La situation est à la fois sérieuse et étonnante. New York présente l’image d’une ville progressiste, voire avant-gardiste. Mais ses écoles publiques font partie de celles où le problème de la ségrégation raciale est le plus grave aux États-Unis, selon une étude publiée en 2014 par l’Université de Californie à Los Angeles.

La situation ne s’est pas améliorée depuis. Et le problème ne découle pas seulement de la ségrégation résidentielle. Il tient aussi – et surtout – à la création d’un système d’éducation à deux vitesses. Système qui permet aux enfants les plus favorisés d’accéder de façon disproportionnée aux programmes pour élèves « doués et talentueux » au primaire et aux écoles dites sélectives au niveau intermédiaire ou secondaire.

Pour être admis dans un programme pour élèves « doués et talentueux », les enfants, parfois âgés de 4 ans, doivent passer un examen et décrocher une note de 97 % ou plus. Dans une ville où les Noirs et les Hispaniques représentent 65 % de tous les élèves inscrits à la maternelle, seulement 18 % d’entre eux se voient offrir une place dans un de ces programmes.

La situation n’est pas meilleure dans les écoles sélectives du secondaire. Seulement 16 % des élèves qui fréquentent ces écoles sont Noirs ou Hispaniques, alors qu’ils représentent 66 % de tous les élèves du niveau secondaire dans le réseau public de New York.

Et puis il y a les huit écoles secondaires dites « spécialisées », dont les admissions sont déterminées par un examen unique et très rigoureux. Le printemps dernier, la plus prestigieuse de ces écoles – Stuyvesant High School – a offert une place à seulement sept élèves afro-américains sur un total de 895. Les élèves blancs ou d’origine asiatique ont reçu 781 offres d’admission.

Le nœud du problème

Mis sur pied par Bill de Blasio, le groupe consultatif a recommandé il y a trois semaines le remplacement des programmes pour élèves « doués et talentueux » au primaire et l’élimination des critères d’admission pour les écoles sélectives au niveau intermédiaire ou secondaire.

Le maire de New York et candidat démocrate à la présidence refuse pour le moment de prendre position sur ces recommandations. Il sait bien que toute remise en question du statu quo fera bondir de nombreux New-Yorkais, dont plusieurs se considèrent comme progressistes.

Sophie Mode, militante au sein d’un groupe d’élèves new-yorkais appelé Teens Take Charge, en a long à dire sur ces progressistes.

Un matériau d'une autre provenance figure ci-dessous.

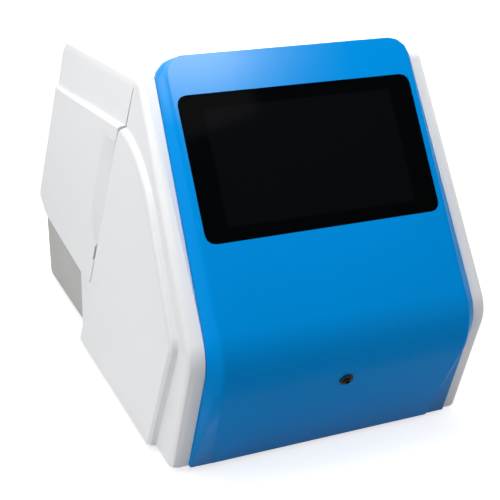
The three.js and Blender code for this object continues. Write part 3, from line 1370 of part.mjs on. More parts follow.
// Stepper motor: two end caps, a slimmer stack and a pilot; its face is at z = 0, the body below.
function makeMotor(size, length, chamfer, cap, pilotRadius, pilotHeight, shaftRadius) {
  const section = (width, cutBack) => rounded([
    [-width / 2 + cutBack, -width / 2], [width / 2 - cutBack, -width / 2],
    [width / 2, -width / 2 + cutBack], [width / 2, width / 2 - cutBack],
    [width / 2 - cutBack, width / 2], [-width / 2 + cutBack, width / 2],
    [-width / 2, width / 2 - cutBack], [-width / 2, -width / 2 + cutBack],
  ]);
  const pieces = [
    alongZ(section(size, chamfer / 2), -cap, 0),
    alongZ(section(size - GAP, chamfer), -length + cap / 2, -cap / 2),
    alongZ(section(size, chamfer / 2), -length, -length + cap),
    barZ(pilotRadius, pilotHeight + cap / 2).translate(0, 0, -cap / 2),
  ];
  const bore = barZ(shaftRadius + RUNNING_GAP, length + pilotHeight, SMALL_SIDES);
  return cut(join(...pieces), bore.translate(0, 0, -length + cap / 2));
}

function makeCellBlock() {
  const half = CELL_BLOCK_WIDTH / 2;
  const right = cellBlockLeft + CELL_BLOCK_LENGTH;
  const top = deckTop + CELL_BLOCK_HEIGHT;
  const bodyBlock = span(cellBlockLeft, right, OPTICS_Y - half, OPTICS_Y + half, deckTop + GAP, top);
  const rear = OPTICS_Y + half;
  const easing = cut(
    bodyBlock,
    span(
      cellBlockLeft - GAP, right + GAP,
      rear - CELL_BLOCK_STEP, rear + GAP,
      top - CELL_BLOCK_STEP, top + GAP,
    ),
  );
  const room = CELL_SIZE / 2 + GAP;
  const well = span(
    cellX - room, cellX + room, OPTICS_Y - room, OPTICS_Y + room, deckTop + LAMP_FLOOR, top + GAP,
  );
  const beam = barX(BEAM_RADIUS, CELL_BLOCK_LENGTH + 2 * GAP, SMALL_SIDES);
  const can = barX(DETECTOR_CAN_RADIUS + GAP, DETECTOR_CAN_LENGTH + GAP, SMALL_SIDES);
  return cut(
    easing,
    well,
    beam.translate(cellBlockLeft - GAP, OPTICS_Y, beamHeight),
    can.translate(right - DETECTOR_CAN_LENGTH, OPTICS_Y, beamHeight),
  );
}

const cellBase = deckTop + LAMP_FLOOR + GAP;
const cellTop = cellBase + CELL_HEIGHT;

function makeFlowCell() {
  const half = CELL_SIZE / 2;
  const cuvette = span(-half, half, -half, half, cellBase, cellTop);
  const capWidth = CELL_SIZE + CELL_CAP / 2;
  const cap = alongZ(rectangle(capWidth, capWidth, CELL_CAP / 4), cellTop - GAP, cellTop + CELL_CAP);
  const spots = [-1, 1].map((side) => side * CELL_NIPPLE_SPREAD);
  const nipples = spots.map((x) => barZ(CELL_NIPPLE_RADIUS, CELL_NIPPLE_HEIGHT + GAP, SMALL_SIDES)
    .translate(x, 0, cellTop + CELL_CAP - GAP));
  return join(cuvette, cap, ...nipples);
}

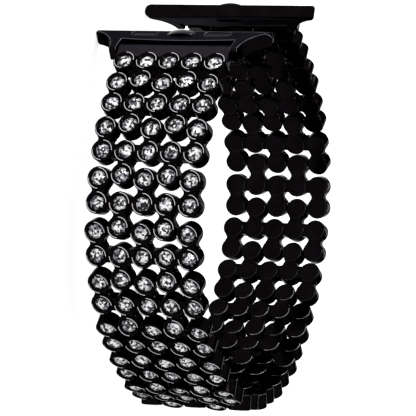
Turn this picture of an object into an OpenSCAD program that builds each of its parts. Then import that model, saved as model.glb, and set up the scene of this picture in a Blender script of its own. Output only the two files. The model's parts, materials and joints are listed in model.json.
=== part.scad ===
// Link watch bracelet. Castings of round stone cups are pinned end to end, and an
// end plate on the first and last casting hangs in a slide-in watch adapter.
// The bracelet lies on its edge: +Z runs along the hinge pins, across the band.
// +Y points from the middle of the band to the opening for the watch, -X is the front half.
// The origin is under the middle of the loop, on the surface that it lies on.

/* [Band] */
// Distance between neighbouring cups across the band
column_pitch = 3.5; // [3.45:0.05:3.8]
// Distance between neighbouring rows of cups, measured along the band
row_pitch = 3.7; // [3.6:0.05:4.1]
// How far finger cups sit from the pin line, towards their own casting
stagger = 0.23; // [0.15:0.01:0.35]
// How far the band is laid straight, from 0 round a wrist to 1 flat on a bench
straighten = 0; // [0:0.05:1]

/* [Stone cups] */
// Outer diameter of a cup
cup_d = 3.4; // [3:0.05:3.4]
// Height of a cup's rim above the pin line, on the outside of the band
cup_rise = 1.2; // [1.05:0.05:1.5]
// Depth of a casting's flat back below the pin line, on the wrist side
back_depth = 1.15; // [0.9:0.05:1.4]
// Chamfer round a cup's rim and back edge
edge_chamfer = 0.15; // [0.05:0.01:0.25]
// Diameter of the rim's inner edge
rim_d = 2.7; // [2.4:0.05:2.8]
// Depth of the sloping bezel inside the rim
bezel_depth = 0.3; // [0.15:0.05:0.4]

/* [Stones] */
// Diameter of a stone
stone_d = 2.2; // [1.8:0.05:2.3]
// Height of a stone's straight girdle
girdle_h = 0.15; // [0.1:0.05:0.25]
// Height of the faceted crown over the girdle
crown_h = 0.35; // [0.2:0.05:0.4]
// Diameter of the flat table on the crown
table_d = 1.2; // [0.8:0.05:1.5]
// Depth of the girdle's top below the foot of the bezel
stone_sink = 0.1; // [0.05:0.01:0.15]
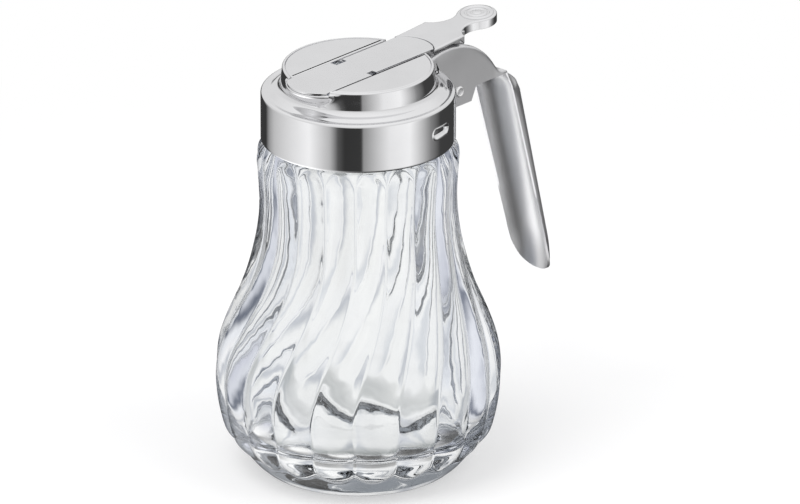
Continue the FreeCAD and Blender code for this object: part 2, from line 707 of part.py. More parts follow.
def grip_form(name, shrink):
    """The gutter's form down the grip's axis, drawn smaller by an amount, closed by its rounded shoulder."""
    tilt = size("grip_tilt")
    lean_radians = math.radians(tilt)
    lean = Rotation(Vector(0, 1, 0), -tilt)
    top = Vector(size("grip_top_along"), 0, size("shoulder_level"))
    down = Vector(math.sin(lean_radians), 0, -math.cos(lean_radians))
    outwards = Vector(math.cos(lean_radians), 0, math.sin(lean_radians))
    run_out = size("grip_run_out")

    cylinder = doc.addObject("Part::Cylinder", f"{name}_round")
    cylinder.setExpression("Radius", bound(f"grip_radius - {shrink}"))
    cylinder.setExpression("Height", bound("grip_length + 2 * grip_run_out"))
    cylinder.Placement = Placement(top + down * (size("grip_length") + run_out), lean)

    # The shoulder's side view: level on top, then rounded down into the grip's outer line, which
    # stands a hair outside the round form so that the two never share a face.
    hair = 0.02
    rounding = size(f"shoulder_radius - {shrink}")
    level = size(f"shoulder_level - {shrink}")
    outer = size(f"grip_radius - {shrink}") + hair
    drop = (level - top.z - outer * outwards.z) / down.z
    corner = top + outwards * outer + down * drop
    tangent = rounding * math.tan((math.pi / 2 - lean_radians) / 2)
    arc_start = corner - Vector(tangent, 0, 0)
    arc_end = corner + down * tangent
    centre = arc_start - Vector(0, 0, rounding)
    middle = centre + ((arc_start + arc_end) / 2 - centre).normalize() * rounding
    far_end = corner + down * (size("grip_length") + 2 * run_out)
    wide = Vector(0, size("grip_radius + margin"), 0)
    near_end = far_end - outwards * size("grip_form_depth")
    near_top = Vector(corner.x - size("grip_form_depth"), 0, level)
    outline = Part.Wire([
        Part.makeLine(near_top - wide, arc_start - wide),
        Part.Arc(arc_start - wide, middle - wide, arc_end - wide).toShape(),
        Part.makeLine(arc_end - wide, far_end - wide),
        Part.makeLine(far_end - wide, near_end - wide),
        Part.makeLine(near_end - wide, near_top - wide),
    ])
    side = doc.addObject("Part::Feature", f"{name}_side")
    side.Shape = Part.Face(outline).extrude(wide * 2)
    return shared(name, cylinder, side)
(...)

« Ils envoient leurs enfants dans des écoles publiques. Ils sont mécontents de l’administration fédérale actuelle. Mais quand vient le temps de choisir ce qui est mieux pour leurs enfants et ce qui est mieux pour l’ensemble des enfants de couleur du système, ils vont choisir leurs propres enfants. Cela démontre bien le nœud du problème, à savoir que les idées progressistes sont différentes des actions progressistes », a confié l’élève de 11e année à La Presse.

Sophie Mode s’estime privilégiée. Née au sein d’une famille blanche de Brooklyn Heights, quartier cossu de Brooklyn, elle a fréquenté une école primaire publique dont l’Association des parents et des enseignants (PTA) jouissait d’un budget annuel de 1 million de dollars provenant de dons de parents. Budget qui servait notamment à financer des activités parascolaires.

Budget qui représente une autre facette de l’apartheid scolaire à New York.

« Cela démontre clairement que les gens qui ont les moyens peuvent améliorer leurs propres écoles en investissant dans ce qui est censé être un système public mais qui est, dans certains cas, leur propre réseau privé. Je sais que j’ai profité d’un système inégal », a déclaré Sophie Mode, qui fréquente aujourd’hui une école secondaire sélective – Millenium Brooklyn High School –, à Park Slope, autre quartier riche et progressiste de New York.